→ **WHAT YOU WILL DO**
Repeat the whole of the data, keeping every detail the same.
— Begin STORED DATA —
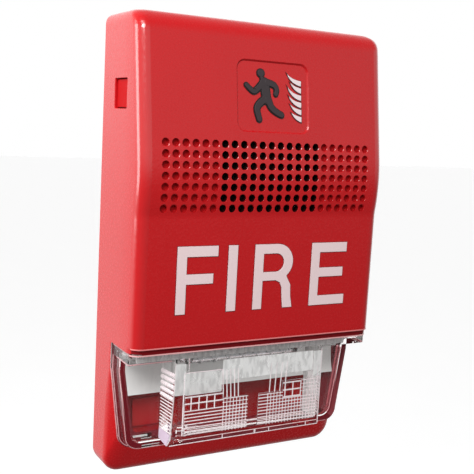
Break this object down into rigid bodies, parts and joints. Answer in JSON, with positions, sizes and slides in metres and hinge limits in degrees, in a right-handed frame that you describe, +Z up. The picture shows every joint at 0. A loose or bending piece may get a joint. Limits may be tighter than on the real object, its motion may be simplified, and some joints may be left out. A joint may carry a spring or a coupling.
{
  "type": "horn strobe",
  "caption": "Wall-mounted red fire alarm horn strobe: clip-on head with sounder grille and clear prism strobe lens over a wall plate with screw terminals.",
  "frame": {"origin": "centre of the wall plate's back, on the wall, midway between the two box-screw holes", "axes": "+X to the right seen from the front, +Y into the wall, +Z up"},
  "size_m": [0.07, 0.0256, 0.116],
  "materials": {
    "plate_plastic": "moulded, satin",
    "terminal_plastic": "moulded, matt",
    "terminal_brass": "stamped",
    "screw_steel": "zinc plated",
    "contact_brass": "rolled strip",
    "red_shell": "fine-textured satin",
    "red_button": "fine-textured satin",
    "letter_white": "printed",
    "figure_grey": "printed",
    "flame_white": "printed",
    "lens_clear": "clear, moulded prisms",
    "reflector_metal": "bright white",
    "tube_glass": "clear",
    "electrode_metal": "bright wire",
    "trigger_metal": "fine wire",
    "board_green": "solder mask",
    "capacitor_sleeve": "shrink sleeve",
    "transformer_tape": "taped winding",
    "ferrite_black": "sintered",
    "chip_black": "moulded epoxy",
    "diode_black": "moulded epoxy",
    "resistor_white": "fired",
    "sounder_plastic": "moulded",
    "sounder_brass": "thin disc",
    "sounder_ceramic_white": "silvered",
    "lead_red": "insulated wire",
    "mesh_black": "woven",
    "pad_gold": "plated",
    "switch_black": "moulded",
    "switch_blue": "moulded",
    "lever_white": "moulded"
  },
  "bodies": {
    "wall_plate": {"mounting_plate": "plate_plastic", "terminal_block": "terminal_plastic", "terminal_clamps": "terminal_brass", "terminal_screws": "screw_steel", "contact_springs": "contact_brass"},
    "snap_arm_left": {"latch_arm_left": "plate_plastic"},
    "snap_arm_right": {"latch_arm_right": "plate_plastic"},
    "head": {"front_cover": "red_shell", "fire_letters": "letter_white", "icon_figure": "figure_grey", "icon_bars": "flame_white", "lens": "lens_clear", "reflector": "reflector_metal", "flash_tube": "tube_glass", "tube_electrodes": "electrode_metal", "trigger_wire": "trigger_metal", "circuit_board": "board_green", "flash_capacitor": "capacitor_sleeve", "trigger_transformer": "transformer_tape", "power_inductor": "ferrite_black", "controller_chips": "chip_black", "power_transistors": "chip_black", "rectifier_diodes": "diode_black", "chip_resistors": "resistor_white", "sounder_cup": "sounder_plastic", "sounder_disc": "sounder_brass", "sounder_ceramic": "sounder_ceramic_white", "sounder_leads": "lead_red", "grille_mesh": "mesh_black", "board_screws": "screw_steel", "contact_pads": "pad_gold", "candela_switch": "switch_black", "option_switch": "switch_blue"},
    "release_left": {"release_button_left": "red_button"},
    "release_right": {"release_button_right": "red_button"},
    "candela_selector": {"candela_slider": "lever_white"},
    "volume_selector": {"volume_lever": "lever_white"},
    "tone_selector": {"tone_lever": "lever_white"}
  },
  "joints": [
    {"name": "head_release", "type": "slide", "parent": "wall_plate", "child": "head", "axis": [0, -1, 0], "range_m": [0, 0.035]},
    {"name": "release_left_press", "type": "slide", "parent": "head", "child": "release_left", "axis": [1, 0, 0], "range_m": [0, 0.0012], "stiffness_N_per_m": 300},
    {"name": "release_right_press", "type": "slide", "parent": "head", "child": "release_right", "axis": [-1, 0, 0], "range_m": [0, 0.0012], "stiffness_N_per_m": 300},
    {"name": "latch_left", "type": "hinge", "parent": "wall_plate", "child": "snap_arm_left", "pos_m": [-0.0309, -0.0027, 0.0386], "axis": [0, 0, 1], "range_deg": [0, 9.5]},
    {"name": "latch_right", "type": "hinge", "parent": "wall_plate", "child": "snap_arm_right", "pos_m": [0.0309, -0.0027, 0.0386], "axis": [0, 0, -1], "range_deg": [0, 9.5]},
    {"name": "candela_select", "type": "slide", "parent": "head", "child": "candela_selector", "axis": [1, 0, 0], "range_m": [0, 0.006]},
    {"name": "volume_select", "type": "slide", "parent": "head", "child": "volume_selector", "axis": [1, 0, 0], "range_m": [0, 0.002]},
    {"name": "tone_select", "type": "slide", "parent": "head", "child": "tone_selector", "axis": [1, 0, 0], "range_m": [0, 0.002]}
  ],
  "couplings": [
    {"joint": "latch_left", "follows": "release_left_press", "rad_per_m": 138},
    {"joint": "latch_right", "follows": "release_right_press", "rad_per_m": 138}
  ]
}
— End STORED DATA —
→ **EXPECTED ANSWER**
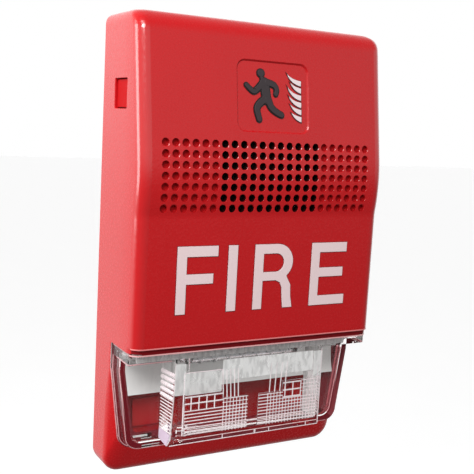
Break this object down into rigid bodies, parts and joints. Answer in JSON, with positions, sizes and slides in metres and hinge limits in degrees, in a right-handed frame that you describe, +Z up. The picture shows every joint at 0. A loose or bending piece may get a joint. Limits may be tighter than on the real object, its motion may be simplified, and some joints may be left out. A joint may carry a spring or a coupling.
{
  "type": "horn strobe",
  "caption": "Wall-mounted red fire alarm horn strobe: clip-on head with sounder grille and clear prism strobe lens over a wall plate with screw terminals.",
  "frame": {"origin": "centre of the wall plate's back, on the wall, midway between the two box-screw holes", "axes": "+X to the right seen from the front, +Y into the wall, +Z up"},
  "size_m": [0.07, 0.0256, 0.116],
  "materials": {
    "plate_plastic": "moulded, satin",
    "terminal_plastic": "moulded, matt",
    "terminal_brass": "stamped",
    "screw_steel": "zinc plated",
    "contact_brass": "rolled strip",
    "red_shell": "fine-textured satin",
    "red_button": "fine-textured satin",
    "letter_white": "printed",
    "figure_grey": "printed",
    "flame_white": "printed",
    "lens_clear": "clear, moulded prisms",
    "reflector_metal": "bright white",
    "tube_glass": "clear",
    "electrode_metal": "bright wire",
    "trigger_metal": "fine wire",
    "board_green": "solder mask",
    "capacitor_sleeve": "shrink sleeve",
    "transformer_tape": "taped winding",
    "ferrite_black": "sintered",
    "chip_black": "moulded epoxy",
    "diode_black": "moulded epoxy",
    "resistor_white": "fired",
    "sounder_plastic": "moulded",
    "sounder_brass": "thin disc",
    "sounder_ceramic_white": "silvered",
    "lead_red": "insulated wire",
    "mesh_black": "woven",
    "pad_gold": "plated",
    "switch_black": "moulded",
    "switch_blue": "moulded",
    "lever_white": "moulded"
  },
  "bodies": {
    "wall_plate": {"mounting_plate": "plate_plastic", "terminal_block": "terminal_plastic", "terminal_clamps": "terminal_brass", "terminal_screws": "screw_steel", "contact_springs": "contact_brass"},
    "snap_arm_left": {"latch_arm_left": "plate_plastic"},
    "snap_arm_right": {"latch_arm_right": "plate_plastic"},
    "head": {"front_cover": "red_shell", "fire_letters": "letter_white", "icon_figure": "figure_grey", "icon_bars": "flame_white", "lens": "lens_clear", "reflector": "reflector_metal", "flash_tube": "tube_glass", "tube_electrodes": "electrode_metal", "trigger_wire": "trigger_metal", "circuit_board": "board_green", "flash_capacitor": "capacitor_sleeve", "trigger_transformer": "transformer_tape", "power_inductor": "ferrite_black", "controller_chips": "chip_black", "power_transistors": "chip_black", "rectifier_diodes": "diode_black", "chip_resistors": "resistor_white", "sounder_cup": "sounder_plastic", "sounder_disc": "sounder_brass", "sounder_ceramic": "sounder_ceramic_white", "sounder_leads": "lead_red", "grille_mesh": "mesh_black", "board_screws": "screw_steel", "contact_pads": "pad_gold", "candela_switch": "switch_black", "option_switch": "switch_blue"},
    "release_left": {"release_button_left": "red_button"},
    "release_right": {"release_button_right": "red_button"},
    "candela_selector": {"candela_slider": "lever_white"},
    "volume_selector": {"volume_lever": "lever_white"},
    "tone_selector": {"tone_lever": "lever_white"}
  },
  "joints": [
    {"name": "head_release", "type": "slide", "parent": "wall_plate", "child": "head", "axis": [0, -1, 0], "range_m": [0, 0.035]},
    {"name": "release_left_press", "type": "slide", "parent": "head", "child": "release_left", "axis": [1, 0, 0], "range_m": [0, 0.0012], "stiffness_N_per_m": 300},
    {"name": "release_right_press", "type": "slide", "parent": "head", "child": "release_right", "axis": [-1, 0, 0], "range_m": [0, 0.0012], "stiffness_N_per_m": 300},
    {"name": "latch_left", "type": "hinge", "parent": "wall_plate", "child": "snap_arm_left", "pos_m": [-0.0309, -0.0027, 0.0386], "axis": [0, 0, 1], "range_deg": [0, 9.5]},
    {"name": "latch_right", "type": "hinge", "parent": "wall_plate", "child": "snap_arm_right", "pos_m": [0.0309, -0.0027, 0.0386], "axis": [0, 0, -1], "range_deg": [0, 9.5]},
    {"name": "candela_select", "type": "slide", "parent": "head", "child": "candela_selector", "axis": [1, 0, 0], "range_m": [0, 0.006]},
    {"name": "volume_select", "type": "slide", "parent": "head", "child": "volume_selector", "axis": [1, 0, 0], "range_m": [0, 0.002]},
    {"name": "tone_select", "type": "slide", "parent": "head", "child": "tone_selector", "axis": [1, 0, 0], "range_m": [0, 0.002]}
  ],
  "couplings": [
    {"joint": "latch_left", "follows": "release_left_press", "rad_per_m": 138},
    {"joint": "latch_right", "follows": "release_right_press", "rad_per_m": 138}
  ]
}